There was a concern by SANEF that the private sector was business-oriented and excluded civil society members from serving on the Council. The intention of the Bill was certainly not to exclude persons from outside parties, including civil society members, from serving on the Council. The submission by SANEF was sound, as the drafting team would take into consideration the proposal to include outside parties to serve on the Council.
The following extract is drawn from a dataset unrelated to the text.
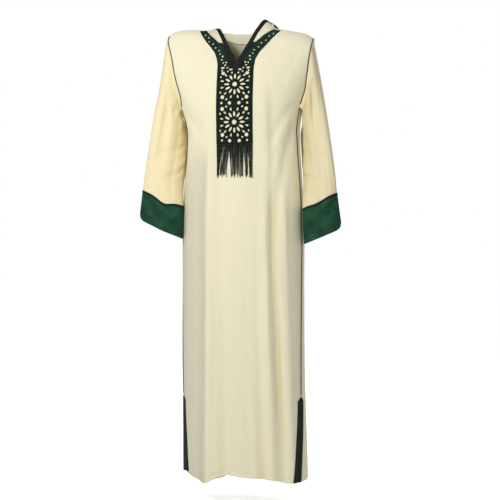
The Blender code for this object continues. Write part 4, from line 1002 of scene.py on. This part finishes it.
def hood_stations(side, t):
    """Points down one row of the hood: seam, rise, over, foot, edge; and how flat the row is."""
    table, first = (HOOD_LEFT, 1) if side > 0 else (HOOD_RIGHT, 4)
    edges = tuple((row[0], *row[10:13]) for row in table)
    edges += tuple((row[0], *row[first:first + 3]) for row in HOOD_FRONT)
    edge = np.array([curve(edges, k, t) for k in (1, 2, 3)])
    seam = neck_seam(side, t) * (side, 1, 1)
    flat = float(ease((t - 0.57) / 0.08))
    rows = []
    for share, column in ((0.30, 1), (0.58, 4), (0.80, 7)):
        bag = np.array([curve(table, column + k, t) for k in range(3)])
        rows.append(bag * (1 - flat) + (seam * (1 - share) + edge * share) * flat)
    seam = seam + unit(rows[0] - seam) * 0.0006 + (0.0, 0.0, 0.0003 if side > 0 else 0.0010)
    return np.array([seam, *rows, edge]) * (side, 1, 1), flat


def hood_row(side, t, count):
    """Row of the hood with the bag's foot rounded."""
    (seam, rise, over, foot, edge), flat = hood_stations(side, t)
    reach = np.linalg.norm(edge - foot)
    spread = unit(over - edge) * 0.008 * (1 - flat) * min(1.0, reach / 0.10)
    hook = min(max(0.016 / reach, 0.12), 0.45)
    stations = np.array([seam, rise, over, foot + 0.14 * (over - foot) + spread, foot,
                         foot + hook * (edge - foot) - spread, edge])
    lengths = running(stations)
    steps = np.interp(np.linspace(0, 1, count), np.linspace(0, 1, 14),
                      (0.0, 0.5, 1.0, 1.5, 2.0, 2.4, 2.8, 3.3, 3.7, 4.2, 4.7, 5.2, 5.6, 6.0))
    wanted = np.interp(steps, range(len(stations)), lengths)
    wanted[-2] = max(wanted[-2], lengths[-1] - BINDING_W)
    table = tuple((float(d), *map(float, p)) for d, p in zip(lengths, stations))
    return np.stack([curve(table, k, wanted) for k in (1, 2, 3)], axis=-1)


HOOD_PLACES = np.unique(np.round(np.concatenate([np.linspace(0, 1, 81), (0.58, HOOD_CORNER)]), 6))
HOOD_COUNT = 79
hood = {}
for side, name in SIDES:
    grid = np.array([hood_row(side, t, HOOD_COUNT) for t in HOOD_PLACES])
    share = np.linspace(0, 1, HOOD_COUNT)[None, :]
    calm = ease(HOOD_PLACES[:, None] / 0.03) * ease(share / 0.15) * ease((1 - share) / 0.10)
    grid = grid + grid_normals(grid) * side * (hood_height(side, HOOD_PLACES[:, None], share) * calm)[..., None]
    grid[0, :, 0] = side * SEAM_GAP
    out = grid_normals(grid) * side
    out[0] = unit(out[0] * (0, 1, 1))
    hood[side] = (grid, out)
    made = sheet_piece("cloth_hood_" + name, grid, out, CREPE, robe_cloth, "hood_" + name, "robe_cloth")

# ---------------------------------------------------------------- edge binding
gap, tape = 0.0002, 0.0009
# section of the folded tape: distance in from the edge, depth over the cloth
BINDING_SECTION = (
    (BINDING_W, gap), (BINDING_W, gap + tape * 0.6), (BINDING_W - 0.0006, gap + tape),
    (BINDING_W * 0.80, gap + tape * 0.8), (BINDING_W * 0.55, gap + tape * 1.25), (BINDING_W * 0.25, gap + tape * 1.3),
    (0.0004, gap + tape * 1.1), (-0.0007, gap + tape * 0.6), (-0.0012, gap - 0.0002), (-0.0013, -CREPE / 2),
    (-0.0012, -CREPE - gap + 0.0002), (-0.0007, -CREPE - gap - tape * 0.6), (0.0004, -CREPE - gap - tape),
    (BINDING_W / 2, -CREPE - gap - tape), (BINDING_W * 0.8, -CREPE - gap - tape), (BINDING_W * 0.8, -CREPE - gap),
    (BINDING_W / 2, -CREPE - gap), (0.0, -CREPE - gap), (0.0, gap), (BINDING_W / 2, gap),
)
V_SLOPE = math.atan2(V_TOP[0], V_TOP[1] - V_POINT_Z)    # of the V's edge, off the vertical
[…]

Brig Van der Walt indicated that SANEF was also concerned that the Bill placed a limitation on the freedom of expression. The drafting team had not really responded to the issue, as there was already a decision to completely overhaul clause 26, especially in regard to the penalties to be imposed. It must be mentioned that there was currently no control in place on who was a journalist and who was not. Some other countries required journalists to be registered. The whole issue of journalism was very dynamic and this needed to be taken into consideration.
Mr Mbhele asked if the Committee had managed to receive the SANEF and South Africa Broadcasting Corporation (SABC) submissions, as the submissions were not clearly distinguished.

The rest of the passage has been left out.